«Es una vergüenza reconocer que tu hijo te pega. Te preguntas qué has hecho mal. Te echas la culpa de lo que pasa».

Es la actitud que, al principio, presentan la mayoría de personas que son víctimas de la violencia que ejercer sobre ellas sus propios hijos, apuntan fuentes cercanas a la Fiscalía de Menores. Para estos adultos, el paso de denunciar lo que les está pasando supone «un fracaso», ya que «pones a tu hijo a los pies de los caballos y «estás admitiendo, ante el mundo, que tienes un problema».

«Qué he hecho mal». Es la pregunta recurrente que se hacen estos adultos. «Querrían darles un susto, un escarmiento, evitar que vaya a mayores, pero nadie quiere ver a su hijo en la cárcel o en un centro», agregan las fuentes.

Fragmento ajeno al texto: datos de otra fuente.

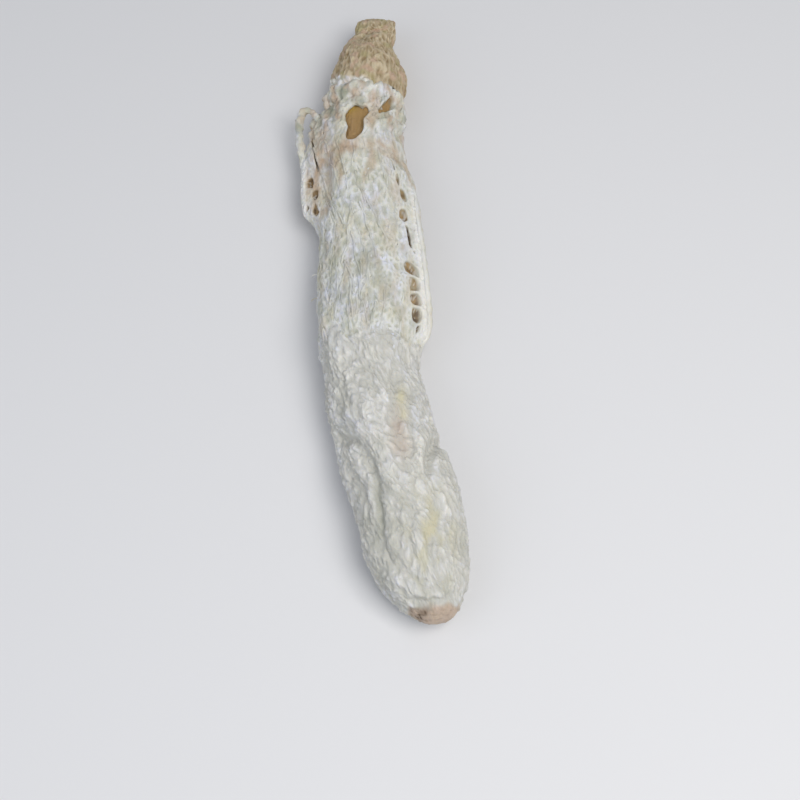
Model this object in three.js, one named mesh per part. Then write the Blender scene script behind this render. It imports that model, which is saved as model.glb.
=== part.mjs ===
// Dried bamboo fungus, lying on its flattened underside: a wrinkled spongy stem, a net-like veil that
// hangs down round it from under the cap, and a thimble-shaped cap. Millimetres, +Z up. The stem's tip
// points towards -Y and the cap towards +Y. The origin is on the ground under the middle of the whole.
import * as THREE from "three";

// Driving dimensions. Each station is a cross-section, so far from the stem's tip along Y.
const stem = {
  stations: [
    { y: 0, x: 9, halfWidth: 9.8, height: 18, lift: 0 },
    { y: 12, x: 4.6, halfWidth: 11.6, height: 19, lift: 0 },
    { y: 24, x: 3, halfWidth: 13.2, height: 20, lift: 0 },
    { y: 37, x: 0, halfWidth: 14, height: 20.4, lift: 0 },
    { y: 51, x: -4, halfWidth: 12.9, height: 20, lift: 0 },
    { y: 61, x: -6.3, halfWidth: 13.1, height: 19, lift: 0.3 },
    { y: 70, x: -7.9, halfWidth: 11.6, height: 16.8, lift: 2.1 },
    { y: 92, x: -8, halfWidth: 10.4, height: 15.6, lift: 2.5 },
    { y: 115, x: -10.2, halfWidth: 9.1, height: 14.8, lift: 2.3 },
    { y: 135, x: -11, halfWidth: 7.8, height: 13.2, lift: 2.6 },
    { y: 148, x: -9.5, halfWidth: 4.7, height: 8.4, lift: 4.8 },
    { y: 158, x: -9.3, halfWidth: 4.4, height: 8, lift: 5 },
  ],
  tipRounding: 16,
  neckRounding: 5,
  foldDepth: 0.03, // share of the section's size
  sides: 44,
  rings: 56,
};
const veil = {
  stations: [
    { y: 69, x: -7.8, halfWidth: 14.1, height: 22, lift: 0 },
    { y: 77, x: -7.4, halfWidth: 14.6, height: 21.2, lift: 0 },
    { y: 88, x: -6.9, halfWidth: 14.9, height: 20.6, lift: 0 },
    { y: 100, x: -7.5, halfWidth: 14.6, height: 19.8, lift: 0 },
    { y: 112, x: -8.8, halfWidth: 14.3, height: 19.4, lift: 0 },
    { y: 125, x: -11, halfWidth: 15, height: 19, lift: 0 },
    { y: 135, x: -12.8, halfWidth: 14.4, height: 18.4, lift: 0 },
    { y: 143.5, x: -13.6, halfWidth: 14.2, height: 17.4, lift: 0.3 },
    { y: 147, x: -11.4, halfWidth: 11.8, height: 16.8, lift: 0.6 },
    { y: 150.6, x: -9.5, halfWidth: 9.2, height: 15.4, lift: 1.3 },
  ],
  wall: 1,
  cellsRound: 18,
  rows: 12,
  opening: 0.62, // a mesh opening's share of its cell
  wideOpening: 0.84,
  // The wide meshes, as row and place round: two eyes in the collar under the cap and a loop at the side.
  wideCells: [
    [11, 4],
    [11, 2],
    [10, 8],
    [9, 8],
  ],
  waver: { turn: 0.05, rise: 0.9 }, // how far a cell strays from an even net
};
const cap = {
  x: -9.3,
  rimY: 152,
  centreZ: 9,
  flatness: 0.84, // its height across, as a share of its width
  crumple: 0.03,
  sides: 40,
  outline: [
    [9.6, 0, -0.3], // radius, height above the rim, and how far the middle has drifted sideways
    [10.1, 1.2, -0.3],
    [10.5, 5, 0],
    [10.2, 10, 0.2],
    [9.1, 13.5, 0.3],
    [8.3, 16.6, 0.1],
    [7, 19.6, 0.5],
    [6.1, 21.8, 1.5],
    [5.7, 24, 2.5],
    [6, 26, 2.5],
    [5.5, 28.6, 2.4],
    [3.6, 30, 2.3],
  ],
  cavity: [
    [8.8, 0.2],
    [8.2, 8.5],
  ],
};
// A section lies flat where it met the drying rack: its centre sits below half its height.
const flatSide = { centre: 0.47, half: 0.53 };

// Reads the cross-section at any distance along the fungus, as a smooth curve through the stations.
function sectionsAlong(stations) {
  const places = stations.map((s) => s.y);
  const values = stations.flatMap((s) => [s.x, s.halfWidth, s.height, s.lift]);
  const curve = new THREE.CubicInterpolant(places, values, 4, new Float64Array(4));
  return (y) => {
    const [x, halfWidth, height, lift] = curve.evaluate(y);
    return { x, halfWidth, height, lift: Math.max(0, lift) };
  };
}

// The point of a section at an angle, drawn in by inset and scaled about its middle.
function pointOn(section, y, angle, inset = 0, scale = 1) {
  const floor = section.lift + inset;
  const height = section.height - 2 * inset;
  const middle = floor + height * flatSide.centre;
  const rise = height * flatSide.half * scale * Math.sin(angle);
  const reach = (section.halfWidth - inset) * scale * Math.cos(angle);
  return new THREE.Vector3(section.x + reach, y, Math.max(floor, middle + rise));
}

// How full the stem is towards its two rounded ends: 0 at the very end and 1 past the rounding.
function fullness(fromEnd, rounding) {
  const share = Math.min(1, fromEnd / rounding);
  return Math.sqrt(1 - (1 - share) ** 2);
}

// Long folds that run down the stem and drift round it.
function folds(angle, y) {
  return (
    0.5 * Math.cos(5 * angle + 0.06 * y) +
    0.3 * Math.cos(9 * angle - 0.11 * y + 1) +
    0.4 * Math.sin(2 * angle + 0.13 * y)
  );
}

function stemGeometry() {
  const length = stem.stations.at(-1).y;
  const sectionAt = sectionsAlong(stem.stations);
  const geometry = new THREE.SphereGeometry(1, stem.sides, stem.rings);
  const place = geometry.getAttribute("position");
  for (let i = 0; i < place.count; i++) {
    const y = (length * (1 + place.getY(i))) / 2;
    const angle = Math.atan2(place.getZ(i), place.getX(i));
    const full = fullness(y, stem.tipRounding) * fullness(length - y, stem.neckRounding);
    const scale = full * (1 + stem.foldDepth * folds(angle, y));
    const point = pointOn(sectionAt(y), y, angle, 0, scale);
    place.setXYZ(i, ...point);
  }
  return geometry;
}

// One six-sided mesh of the net: its corners as offsets from its centre, in cells and rows.
const cellCorners = [
  [0, 2 / 3],
  [0.5, 1 / 3],
  [0.5, -1 / 3],
  [0, -2 / 3],
  [-0.5, -1 / 3],
  [-0.5, 1 / 3],
];

// The veil is a net of six-sided meshes round the stem. The corners of each cell are shared with its
// neighbours, and its opening is the same shape drawn in. Outer and inner skins are walled together.
function veilGeometry() {
  const sectionAt = sectionsAlong(veil.stations);
  const hem = veil.stations[0].y;
  const rowPitch = (veil.stations.at(-1).y - hem) / (veil.rows - 1 + 4 / 3);
  const points = [];
  const indexOf = new Map();
  // A vertex at so many cells round and rows up, on the outer skin (0) or the inner (1).
  const vertex = (across, up, skin) => {
    const round = ((across % veil.cellsRound) + veil.cellsRound) % veil.cellsRound;
    const key = `${round.toFixed(3)} ${up.toFixed(3)} ${skin}`;
    if (!indexOf.has(key)) {
      const turn = (2 * Math.PI * round) / veil.cellsRound;
      const angle = turn + veil.waver.turn * Math.sin(5 * turn + 2.7 * up);
      const y = hem + (up + 2 / 3) * rowPitch + veil.waver.rise * Math.sin(3 * turn + 1.9 * up);
      indexOf.set(key, points.length);
      points.push(pointOn(sectionAt(y), y, angle, skin * veil.wall));
    }
    return indexOf.get(key);
  };

  const faces = [];
  const edges = new Map(); // the outer skin's edges that only one face uses
  const quad = (a, b, c, d) => faces.push([a, b, c], [a, c, d]);
  for (let row = 0; row < veil.rows; row++) {
    for (let cell = 0; cell < veil.cellsRound; cell++) {
      const centre = [cell + 0.5 * (row % 2), row];
      const isWide = veil.wideCells.some(([r, place]) => r === row && place === cell);
      const opening = isWide ? veil.wideOpening : veil.opening;
      const corner = (k, share, skin) => {
        const [across, up] = cellCorners[k % 6];
        return vertex(centre[0] + share * across, centre[1] + share * up, skin);
      };
      for (let k = 0; k < 6; k++) {
        const outer = [0, 1].map((skin) => [corner(k, 1, skin), corner(k + 1, 1, skin)]);
        const inner = [0, 1].map((skin) => [
          corner(k, opening, skin),
          corner(k + 1, opening, skin),
        ]);
        quad(outer[0][0], outer[0][1], inner[0][1], inner[0][0]);
        quad(inner[1][0], inner[1][1], outer[1][1], outer[1][0]);
        quad(inner[0][0], inner[0][1], inner[1][1], inner[1][0]);
        const [from, to] = outer[0];
        const back = `${to} ${from}`;
        if (edges.has(back)) edges.delete(back);
        else edges.set(`${from} ${to}`, [to, from, outer[1][0], outer[1][1]]);
      }
    }
  }
  for (const wall of edges.values()) quad(...wall);

  const geometry = new THREE.BufferGeometry();
  geometry.setAttribute(
    "position",
    new THREE.Float32BufferAttribute(points.flatMap((p) => p.toArray()), 3),
  );
  geometry.setIndex(faces.flat());
  geometry.computeVertexNormals();
  return geometry;
}

function capGeometry() {
  const profile = [
    [0, cap.cavity.at(-1)[1] + 0.8],
    ...cap.cavity.slice().reverse(),
    ...cap.outline,
    [0, cap.outline.at(-1)[1] + 0.3],
  ].map(([radius, height]) => new THREE.Vector2(radius, height));
  const heights = cap.outline.map((row) => row[1]);
  const drifts = cap.outline.map((row) => row[2]);
  const drift = new THREE.LinearInterpolant(heights, drifts, 1, new Float64Array(1));
  const geometry = new THREE.LatheGeometry(profile, cap.sides);
  const place = geometry.getAttribute("position");
  for (let i = 0; i < place.count; i++) {
    const [x, y, z] = [place.getX(i), place.getY(i), place.getZ(i)];
    const angle = Math.atan2(z, x);
    const swell = 1 + cap.crumple * Math.sin(3 * angle + 0.25 * y);
    place.setXYZ(i, x * swell + drift.evaluate(y)[0], y, z * swell * cap.flatness);
  }
  geometry.computeVertexNormals();
  return geometry;
}

function named(name, geometry, color, roughness) {
  const material = new THREE.MeshStandardMaterial({ color, roughness, metalness: 0 });
  const mesh = new THREE.Mesh(geometry, material);
  mesh.name = name;
  return mesh;
}

const capMesh = named("cap", capGeometry(), 0xb49c7c, 0.9);
capMesh.position.set(cap.x, cap.rimY, cap.centreZ);

const fungus = new THREE.Group();
fungus.add(named("stem", stemGeometry(), 0xe4e2d8, 0.85));
fungus.add(named("veil", veilGeometry(), 0xe0dccb, 0.85));
fungus.add(capMesh);

// Bring the middle of the underside to the origin.
const extent = new THREE.Box3().setFromObject(fungus);
const middle = extent.getCenter(new THREE.Vector3());
fungus.position.set(-middle.x, -middle.y, -extent.min.z);

export default fungus;
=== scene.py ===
import math
from itertools import product

import bpy
import numpy as np
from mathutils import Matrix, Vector
from mathutils.bvhtree import BVHTree


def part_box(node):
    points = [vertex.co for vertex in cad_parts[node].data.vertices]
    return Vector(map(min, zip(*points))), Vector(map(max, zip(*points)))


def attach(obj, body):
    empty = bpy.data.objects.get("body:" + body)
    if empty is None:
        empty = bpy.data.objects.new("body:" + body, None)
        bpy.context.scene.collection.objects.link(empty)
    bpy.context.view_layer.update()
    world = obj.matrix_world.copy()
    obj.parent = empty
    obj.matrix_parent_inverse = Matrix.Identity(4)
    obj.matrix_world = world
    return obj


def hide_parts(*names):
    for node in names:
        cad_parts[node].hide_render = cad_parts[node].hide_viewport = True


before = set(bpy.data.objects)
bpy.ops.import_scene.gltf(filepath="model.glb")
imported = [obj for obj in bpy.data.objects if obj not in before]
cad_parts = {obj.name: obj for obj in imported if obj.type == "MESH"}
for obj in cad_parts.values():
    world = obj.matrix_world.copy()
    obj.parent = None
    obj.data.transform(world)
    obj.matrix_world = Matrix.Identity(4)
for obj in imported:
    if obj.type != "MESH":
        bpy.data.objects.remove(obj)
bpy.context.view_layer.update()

mm = 0.001  # shapes below are worked out in millimetres, and Blender gets metres
lowest = 0.02  # no point of the fungus is nearer to the floor
tipY, neckY = (corner.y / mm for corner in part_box("stem"))
hemY, collarY = (corner.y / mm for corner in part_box("veil"))
rimY, crownY = (corner.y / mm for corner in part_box("cap"))
print(f"frame loaded: the fungus lies from {tipY:.1f} to {crownY:.1f} mm")


variety = 4096


def pick(cells, seed):  # a repeatable number below variety for each whole-numbered cell
    x, y, z = (cells[..., k].astype(np.int64) for k in range(3))
    mixed = (x * 73856093) ^ (y * 19349663) ^ (z * 83492791) ^ (seed * 2654435)
    return (mixed ^ (mixed >> 13)) % variety


dice = np.random.default_rng(11)
slopes = dice.normal(size=(variety, 3))
slopes /= np.linalg.norm(slopes, axis=1, keepdims=True)
jitters = dice.random((variety, 3))


def waves(points, size, seed):  # soft noise from about -1 to 1; size is the width of its lumps
    place = points / np.asarray(size, float)
    cell = np.floor(place)
    local = place - cell
    ease = local ** 3 * (local * (local * 6 - 15) + 10)
    total = 0
    for corner in product((0, 1), repeat=3):
        corner = np.array(corner)
        share = np.prod(np.where(corner, ease, 1 - ease), axis=-1)
        total = total + share * ((local - corner) * slopes[pick(cell + corner, seed)]).sum(-1)
    return total * 1.6


def drift(points, size, seeds):  # the same along each axis
    return np.stack([waves(points, size, seed) for seed in seeds], -1)


def lumps(points, size, seed):  # 0 in the crease between two lumps, 1 deep inside one
    place = points / np.asarray(size, float)
    cell = np.floor(place)
    nearest = np.full(place.shape[:-1], 9.0)
    second = nearest.copy()
    for offset in product((-1, 0, 1), repeat=3):
        near = cell + np.array(offset)
        gap = np.linalg.norm(near + jitters[pick(near, seed)] - place, axis=-1)
        second = np.minimum(second, np.maximum(nearest, gap))
        nearest = np.minimum(nearest, gap)
    return np.clip(second - nearest, 0, 1)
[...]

El conflicto va más allá desde el momento en que algunas víctimas «asumen que se lo merecen», que algo malo habrán hecho ellos, en el proceso de crianza, para tener un monstruo en casa. «Es mi hija y algo habré hecho mal yo», llegó a decir una señora en la Fiscalía. «Se ocultan la mayoría de los casos, como hace años se ocultaba la violencia contra la mujer».

Desde la Fiscalía de Menores, emplazada en las dependencias de la Ciudad de la Justicia de Murcia, tienen claro que «cada caso de violencia doméstica es un drama». El régimen de internamiento cerrado es la medida más restrictiva y severa que se le puede aplicar a un menor de edad. Sería el equivalente de una prisión, aunque todos los internos tienen entre 14 y 17 años de edad.

Hay que estudiar cada caso y ofrecer unos recursos que se ofrecen desde servicios sociales porque, según la Asociación Raíces (que ofrece atención y orientación en los casos de violencia filio-paternal), no son pocos los casos en los que coincide que los hijos que maltratan a sus padres «hayan sido maltratados por compañeros de clase o familiares o tengan diagnosticada una hiperactividad, por ejemplo».

Para los casos de violencia en el seno de la familia que se dan en la Región está el centro Los Pinos. Se trata de una casa ubicada en Altorreal, en Molina de Segura, con 12 plazas para adolescentes. Una especie de campamento, pero para aprender a educarse y lograr el fin último: la reinserción plena, en el hogar y en la sociedad, del menor en cuestión. Los menores condenados viven con otros chicos que están procesados del mismo delito. Con ellos, educadores y psicólogos, que tratan de orientarles para que, en última instancia, regresen a sus hogares.